=== Task objective ===
Using the data below, return the stretch from the line that contains "The three.js and" through the line that contains "smeared_off: float = 0.82", both included, exactly as it stands and nothing beyond it.

=== Given records ===
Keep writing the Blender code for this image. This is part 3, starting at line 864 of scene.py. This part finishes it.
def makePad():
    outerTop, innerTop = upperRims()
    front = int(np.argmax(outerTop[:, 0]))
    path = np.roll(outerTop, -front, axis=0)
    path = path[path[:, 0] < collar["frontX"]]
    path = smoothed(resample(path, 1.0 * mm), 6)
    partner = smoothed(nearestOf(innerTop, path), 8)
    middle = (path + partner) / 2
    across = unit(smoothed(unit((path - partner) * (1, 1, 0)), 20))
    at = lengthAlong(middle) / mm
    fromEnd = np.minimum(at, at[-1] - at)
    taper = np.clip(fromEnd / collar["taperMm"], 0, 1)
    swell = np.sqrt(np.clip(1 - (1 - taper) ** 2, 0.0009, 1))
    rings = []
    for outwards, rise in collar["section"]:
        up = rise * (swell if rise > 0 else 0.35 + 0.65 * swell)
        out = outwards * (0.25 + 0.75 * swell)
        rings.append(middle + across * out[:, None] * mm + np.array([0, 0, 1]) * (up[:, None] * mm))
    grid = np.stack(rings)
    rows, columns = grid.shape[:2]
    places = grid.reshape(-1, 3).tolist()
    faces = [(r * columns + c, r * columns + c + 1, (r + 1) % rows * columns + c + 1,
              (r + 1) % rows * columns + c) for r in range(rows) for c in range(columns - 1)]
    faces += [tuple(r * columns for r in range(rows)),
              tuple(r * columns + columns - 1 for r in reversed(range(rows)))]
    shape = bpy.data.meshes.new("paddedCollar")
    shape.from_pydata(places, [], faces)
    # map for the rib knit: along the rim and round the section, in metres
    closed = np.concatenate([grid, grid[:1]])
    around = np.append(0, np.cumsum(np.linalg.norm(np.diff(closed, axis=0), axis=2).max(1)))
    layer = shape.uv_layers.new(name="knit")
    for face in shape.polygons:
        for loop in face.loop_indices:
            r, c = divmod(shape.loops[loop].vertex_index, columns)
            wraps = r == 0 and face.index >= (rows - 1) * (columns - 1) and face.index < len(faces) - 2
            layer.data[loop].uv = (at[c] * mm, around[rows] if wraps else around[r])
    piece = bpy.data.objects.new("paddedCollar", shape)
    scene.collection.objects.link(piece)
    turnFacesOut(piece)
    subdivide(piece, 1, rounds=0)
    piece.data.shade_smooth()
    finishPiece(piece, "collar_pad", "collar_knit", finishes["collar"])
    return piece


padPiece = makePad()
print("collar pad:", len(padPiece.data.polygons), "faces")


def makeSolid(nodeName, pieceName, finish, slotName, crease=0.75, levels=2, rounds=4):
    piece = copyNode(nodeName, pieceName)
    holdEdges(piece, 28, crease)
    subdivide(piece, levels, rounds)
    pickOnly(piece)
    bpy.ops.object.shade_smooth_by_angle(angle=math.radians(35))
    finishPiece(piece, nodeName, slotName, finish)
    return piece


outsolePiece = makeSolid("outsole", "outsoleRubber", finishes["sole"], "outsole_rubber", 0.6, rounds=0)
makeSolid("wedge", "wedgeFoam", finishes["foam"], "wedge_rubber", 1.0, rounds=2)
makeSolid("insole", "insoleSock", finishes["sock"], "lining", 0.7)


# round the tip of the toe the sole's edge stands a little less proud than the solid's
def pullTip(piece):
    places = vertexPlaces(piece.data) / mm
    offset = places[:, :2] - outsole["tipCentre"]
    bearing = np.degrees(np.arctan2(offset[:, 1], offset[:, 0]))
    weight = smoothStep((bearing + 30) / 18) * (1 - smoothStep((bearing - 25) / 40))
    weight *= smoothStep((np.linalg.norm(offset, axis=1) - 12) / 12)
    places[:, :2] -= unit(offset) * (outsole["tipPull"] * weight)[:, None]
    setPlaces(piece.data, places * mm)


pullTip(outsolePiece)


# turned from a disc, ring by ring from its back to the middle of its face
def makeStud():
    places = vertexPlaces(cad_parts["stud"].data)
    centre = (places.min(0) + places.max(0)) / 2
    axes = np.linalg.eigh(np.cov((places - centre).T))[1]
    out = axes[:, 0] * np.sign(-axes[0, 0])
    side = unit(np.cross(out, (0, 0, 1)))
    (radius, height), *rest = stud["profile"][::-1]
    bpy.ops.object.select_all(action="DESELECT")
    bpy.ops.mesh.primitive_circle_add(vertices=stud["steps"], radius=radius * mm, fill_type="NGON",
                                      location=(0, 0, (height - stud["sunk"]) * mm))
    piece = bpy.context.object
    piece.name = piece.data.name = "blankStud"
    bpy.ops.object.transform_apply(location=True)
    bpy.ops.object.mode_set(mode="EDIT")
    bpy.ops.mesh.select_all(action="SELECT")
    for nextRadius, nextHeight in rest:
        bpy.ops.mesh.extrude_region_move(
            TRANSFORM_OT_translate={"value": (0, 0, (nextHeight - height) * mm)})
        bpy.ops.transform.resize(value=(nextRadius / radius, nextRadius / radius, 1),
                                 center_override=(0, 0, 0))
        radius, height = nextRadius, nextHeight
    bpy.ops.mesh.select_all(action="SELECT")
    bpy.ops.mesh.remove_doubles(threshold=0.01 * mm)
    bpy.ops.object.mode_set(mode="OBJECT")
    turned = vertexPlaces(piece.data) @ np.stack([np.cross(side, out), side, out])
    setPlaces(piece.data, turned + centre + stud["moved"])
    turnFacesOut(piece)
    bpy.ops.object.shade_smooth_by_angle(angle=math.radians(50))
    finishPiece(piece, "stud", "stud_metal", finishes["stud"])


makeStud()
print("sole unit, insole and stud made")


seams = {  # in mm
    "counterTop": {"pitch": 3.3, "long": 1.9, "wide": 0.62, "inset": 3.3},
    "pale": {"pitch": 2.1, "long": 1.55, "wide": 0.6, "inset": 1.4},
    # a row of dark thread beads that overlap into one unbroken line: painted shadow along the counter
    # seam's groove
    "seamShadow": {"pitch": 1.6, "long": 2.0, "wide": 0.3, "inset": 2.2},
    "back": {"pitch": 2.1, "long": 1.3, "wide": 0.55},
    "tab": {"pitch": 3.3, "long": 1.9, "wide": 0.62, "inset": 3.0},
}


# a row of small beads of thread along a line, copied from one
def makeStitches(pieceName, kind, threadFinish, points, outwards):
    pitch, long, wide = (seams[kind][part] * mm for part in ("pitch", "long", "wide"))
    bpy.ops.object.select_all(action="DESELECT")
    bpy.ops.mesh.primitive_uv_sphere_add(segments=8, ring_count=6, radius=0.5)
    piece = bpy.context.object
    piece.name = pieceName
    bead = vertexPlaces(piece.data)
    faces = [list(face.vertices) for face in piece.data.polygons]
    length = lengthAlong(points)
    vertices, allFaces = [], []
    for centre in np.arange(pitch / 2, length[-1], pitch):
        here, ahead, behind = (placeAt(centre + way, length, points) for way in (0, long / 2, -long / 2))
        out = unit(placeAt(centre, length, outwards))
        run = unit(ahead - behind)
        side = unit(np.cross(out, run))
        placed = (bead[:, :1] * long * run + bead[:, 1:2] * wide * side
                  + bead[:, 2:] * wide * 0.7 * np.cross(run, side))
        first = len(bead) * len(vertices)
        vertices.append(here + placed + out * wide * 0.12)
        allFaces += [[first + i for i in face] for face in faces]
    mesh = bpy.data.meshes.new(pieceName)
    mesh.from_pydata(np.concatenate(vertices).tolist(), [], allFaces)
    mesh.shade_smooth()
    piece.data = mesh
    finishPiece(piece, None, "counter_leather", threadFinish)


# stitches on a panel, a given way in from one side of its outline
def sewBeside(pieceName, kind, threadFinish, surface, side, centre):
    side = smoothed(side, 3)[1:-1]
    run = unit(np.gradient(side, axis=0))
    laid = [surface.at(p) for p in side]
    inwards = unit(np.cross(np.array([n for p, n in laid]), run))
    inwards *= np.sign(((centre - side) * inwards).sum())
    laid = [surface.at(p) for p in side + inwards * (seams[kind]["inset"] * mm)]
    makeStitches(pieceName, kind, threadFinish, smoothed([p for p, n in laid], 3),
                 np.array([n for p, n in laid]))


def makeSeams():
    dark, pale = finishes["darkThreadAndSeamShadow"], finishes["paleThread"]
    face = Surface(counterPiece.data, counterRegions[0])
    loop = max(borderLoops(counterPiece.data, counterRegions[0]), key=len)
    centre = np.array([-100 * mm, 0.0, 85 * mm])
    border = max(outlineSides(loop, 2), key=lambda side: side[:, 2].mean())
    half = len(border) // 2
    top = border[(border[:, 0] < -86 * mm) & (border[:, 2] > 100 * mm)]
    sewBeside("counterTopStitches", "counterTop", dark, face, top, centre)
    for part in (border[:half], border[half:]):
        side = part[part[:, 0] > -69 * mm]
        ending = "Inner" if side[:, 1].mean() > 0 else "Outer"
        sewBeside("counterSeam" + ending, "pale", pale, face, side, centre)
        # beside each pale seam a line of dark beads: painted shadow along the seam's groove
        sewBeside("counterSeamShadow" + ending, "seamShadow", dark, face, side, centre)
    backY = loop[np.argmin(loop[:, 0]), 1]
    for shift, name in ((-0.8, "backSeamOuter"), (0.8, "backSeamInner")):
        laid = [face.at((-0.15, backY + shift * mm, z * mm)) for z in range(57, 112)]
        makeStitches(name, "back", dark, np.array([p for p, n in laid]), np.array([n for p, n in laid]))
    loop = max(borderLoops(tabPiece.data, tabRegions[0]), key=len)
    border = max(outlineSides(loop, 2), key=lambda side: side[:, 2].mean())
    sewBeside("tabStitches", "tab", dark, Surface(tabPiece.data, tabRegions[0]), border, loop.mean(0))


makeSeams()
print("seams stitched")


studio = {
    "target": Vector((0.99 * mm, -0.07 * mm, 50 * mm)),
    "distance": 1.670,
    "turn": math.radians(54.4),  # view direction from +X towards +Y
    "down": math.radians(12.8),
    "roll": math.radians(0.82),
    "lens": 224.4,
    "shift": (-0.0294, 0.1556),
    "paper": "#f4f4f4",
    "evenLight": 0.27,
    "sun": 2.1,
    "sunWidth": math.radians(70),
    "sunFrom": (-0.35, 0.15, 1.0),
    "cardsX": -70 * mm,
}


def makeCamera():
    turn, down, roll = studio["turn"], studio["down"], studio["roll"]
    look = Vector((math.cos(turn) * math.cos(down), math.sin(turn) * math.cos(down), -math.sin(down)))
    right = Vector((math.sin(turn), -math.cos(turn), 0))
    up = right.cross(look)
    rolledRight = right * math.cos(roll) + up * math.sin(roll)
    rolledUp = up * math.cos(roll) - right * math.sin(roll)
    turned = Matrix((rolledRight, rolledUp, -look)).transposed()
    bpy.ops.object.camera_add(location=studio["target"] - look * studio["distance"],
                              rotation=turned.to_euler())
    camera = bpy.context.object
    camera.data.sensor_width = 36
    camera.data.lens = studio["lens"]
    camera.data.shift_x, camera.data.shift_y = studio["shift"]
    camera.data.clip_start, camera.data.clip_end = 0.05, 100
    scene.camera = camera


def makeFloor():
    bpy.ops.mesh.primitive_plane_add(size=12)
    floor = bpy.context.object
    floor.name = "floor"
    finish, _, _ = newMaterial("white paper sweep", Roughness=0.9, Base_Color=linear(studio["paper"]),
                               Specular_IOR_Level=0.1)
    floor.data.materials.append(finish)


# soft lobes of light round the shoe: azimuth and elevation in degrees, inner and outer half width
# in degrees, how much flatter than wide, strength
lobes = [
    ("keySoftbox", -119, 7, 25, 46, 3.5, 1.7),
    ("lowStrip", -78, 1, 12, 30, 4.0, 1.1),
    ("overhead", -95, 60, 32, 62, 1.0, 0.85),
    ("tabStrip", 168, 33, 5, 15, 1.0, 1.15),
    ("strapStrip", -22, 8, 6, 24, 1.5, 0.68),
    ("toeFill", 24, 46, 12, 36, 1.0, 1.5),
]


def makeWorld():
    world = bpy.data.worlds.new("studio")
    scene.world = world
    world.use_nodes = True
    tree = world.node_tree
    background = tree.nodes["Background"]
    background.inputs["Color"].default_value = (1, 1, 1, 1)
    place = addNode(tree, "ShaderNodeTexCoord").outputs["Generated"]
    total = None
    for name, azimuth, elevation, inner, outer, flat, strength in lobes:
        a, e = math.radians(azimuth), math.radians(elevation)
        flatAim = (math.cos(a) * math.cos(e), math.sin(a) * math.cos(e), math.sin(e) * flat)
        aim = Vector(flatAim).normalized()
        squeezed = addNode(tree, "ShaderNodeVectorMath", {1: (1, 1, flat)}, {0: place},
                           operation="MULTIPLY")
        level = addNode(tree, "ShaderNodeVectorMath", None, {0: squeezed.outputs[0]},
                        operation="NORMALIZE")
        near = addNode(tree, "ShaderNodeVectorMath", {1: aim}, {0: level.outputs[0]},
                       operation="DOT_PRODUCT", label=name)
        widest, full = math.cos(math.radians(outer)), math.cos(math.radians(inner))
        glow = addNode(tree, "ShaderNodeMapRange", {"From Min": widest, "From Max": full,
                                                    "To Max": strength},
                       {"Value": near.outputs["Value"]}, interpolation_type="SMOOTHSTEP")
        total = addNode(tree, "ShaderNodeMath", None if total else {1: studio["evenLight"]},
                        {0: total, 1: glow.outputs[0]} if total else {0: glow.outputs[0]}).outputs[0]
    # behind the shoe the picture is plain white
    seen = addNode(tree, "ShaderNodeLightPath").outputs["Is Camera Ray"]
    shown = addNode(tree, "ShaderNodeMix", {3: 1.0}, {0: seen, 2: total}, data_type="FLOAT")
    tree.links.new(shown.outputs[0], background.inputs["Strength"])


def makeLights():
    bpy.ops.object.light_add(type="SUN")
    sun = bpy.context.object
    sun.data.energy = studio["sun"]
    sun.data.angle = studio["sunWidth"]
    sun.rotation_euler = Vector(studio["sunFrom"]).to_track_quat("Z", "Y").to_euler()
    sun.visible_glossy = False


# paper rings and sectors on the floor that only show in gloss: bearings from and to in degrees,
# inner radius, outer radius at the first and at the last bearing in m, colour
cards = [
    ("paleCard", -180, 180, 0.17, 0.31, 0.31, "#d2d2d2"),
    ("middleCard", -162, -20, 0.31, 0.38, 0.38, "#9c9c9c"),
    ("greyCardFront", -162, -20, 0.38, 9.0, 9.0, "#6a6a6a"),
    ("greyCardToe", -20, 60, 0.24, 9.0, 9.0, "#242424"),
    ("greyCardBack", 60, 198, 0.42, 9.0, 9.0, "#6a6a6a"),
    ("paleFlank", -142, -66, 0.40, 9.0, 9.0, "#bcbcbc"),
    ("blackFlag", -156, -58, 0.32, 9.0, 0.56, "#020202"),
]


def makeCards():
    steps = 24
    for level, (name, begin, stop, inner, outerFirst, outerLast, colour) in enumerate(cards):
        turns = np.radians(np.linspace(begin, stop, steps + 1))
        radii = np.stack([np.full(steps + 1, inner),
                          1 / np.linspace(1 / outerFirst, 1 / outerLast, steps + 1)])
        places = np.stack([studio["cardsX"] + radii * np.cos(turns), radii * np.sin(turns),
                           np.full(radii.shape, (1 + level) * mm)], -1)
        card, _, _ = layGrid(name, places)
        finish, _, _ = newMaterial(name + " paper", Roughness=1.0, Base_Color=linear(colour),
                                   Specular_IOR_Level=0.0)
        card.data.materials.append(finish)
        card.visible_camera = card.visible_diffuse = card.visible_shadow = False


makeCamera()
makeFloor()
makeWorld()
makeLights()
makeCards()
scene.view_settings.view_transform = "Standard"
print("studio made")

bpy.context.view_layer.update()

* * *

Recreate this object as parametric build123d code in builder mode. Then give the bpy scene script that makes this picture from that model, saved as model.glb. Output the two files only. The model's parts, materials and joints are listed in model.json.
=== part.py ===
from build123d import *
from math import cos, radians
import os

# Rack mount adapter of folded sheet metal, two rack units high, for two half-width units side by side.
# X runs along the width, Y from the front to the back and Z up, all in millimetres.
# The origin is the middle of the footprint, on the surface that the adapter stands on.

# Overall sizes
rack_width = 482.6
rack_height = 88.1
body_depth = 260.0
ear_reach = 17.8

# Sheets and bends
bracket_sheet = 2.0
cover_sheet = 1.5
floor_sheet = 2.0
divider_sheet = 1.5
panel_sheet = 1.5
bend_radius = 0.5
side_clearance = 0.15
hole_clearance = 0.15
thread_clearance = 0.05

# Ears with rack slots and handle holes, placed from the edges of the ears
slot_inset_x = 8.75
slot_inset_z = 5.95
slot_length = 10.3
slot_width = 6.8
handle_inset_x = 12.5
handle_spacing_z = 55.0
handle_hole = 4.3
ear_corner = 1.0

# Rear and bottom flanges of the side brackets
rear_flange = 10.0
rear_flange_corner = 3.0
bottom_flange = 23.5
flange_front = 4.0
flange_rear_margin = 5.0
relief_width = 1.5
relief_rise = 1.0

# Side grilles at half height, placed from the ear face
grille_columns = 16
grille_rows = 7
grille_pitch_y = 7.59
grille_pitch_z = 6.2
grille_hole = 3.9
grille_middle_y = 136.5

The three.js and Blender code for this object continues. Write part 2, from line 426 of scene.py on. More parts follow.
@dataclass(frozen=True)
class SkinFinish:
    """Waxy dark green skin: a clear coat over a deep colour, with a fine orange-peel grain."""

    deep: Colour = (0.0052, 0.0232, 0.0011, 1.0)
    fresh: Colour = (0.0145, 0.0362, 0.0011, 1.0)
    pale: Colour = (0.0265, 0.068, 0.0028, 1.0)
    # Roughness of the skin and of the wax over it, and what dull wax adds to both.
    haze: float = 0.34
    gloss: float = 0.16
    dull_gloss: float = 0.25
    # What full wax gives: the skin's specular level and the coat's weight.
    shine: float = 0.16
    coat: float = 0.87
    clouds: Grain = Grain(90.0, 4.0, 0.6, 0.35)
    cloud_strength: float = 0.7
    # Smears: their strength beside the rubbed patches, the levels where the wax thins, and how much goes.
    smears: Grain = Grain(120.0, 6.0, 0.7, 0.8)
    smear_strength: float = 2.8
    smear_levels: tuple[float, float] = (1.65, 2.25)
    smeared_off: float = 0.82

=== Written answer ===
The three.js and Blender code for this object continues. Write part 2, from line 426 of scene.py on. More parts follow.
@dataclass(frozen=True)
class SkinFinish:
    """Waxy dark green skin: a clear coat over a deep colour, with a fine orange-peel grain."""

    deep: Colour = (0.0052, 0.0232, 0.0011, 1.0)
    fresh: Colour = (0.0145, 0.0362, 0.0011, 1.0)
    pale: Colour = (0.0265, 0.068, 0.0028, 1.0)
    # Roughness of the skin and of the wax over it, and what dull wax adds to both.
    haze: float = 0.34
    gloss: float = 0.16
    dull_gloss: float = 0.25
    # What full wax gives: the skin's specular level and the coat's weight.
    shine: float = 0.16
    coat: float = 0.87
    clouds: Grain = Grain(90.0, 4.0, 0.6, 0.35)
    cloud_strength: float = 0.7
    # Smears: their strength beside the rubbed patches, the levels where the wax thins, and how much goes.
    smears: Grain = Grain(120.0, 6.0, 0.7, 0.8)
    smear_strength: float = 2.8
    smear_levels: tuple[float, float] = (1.65, 2.25)
    smeared_off: float = 0.82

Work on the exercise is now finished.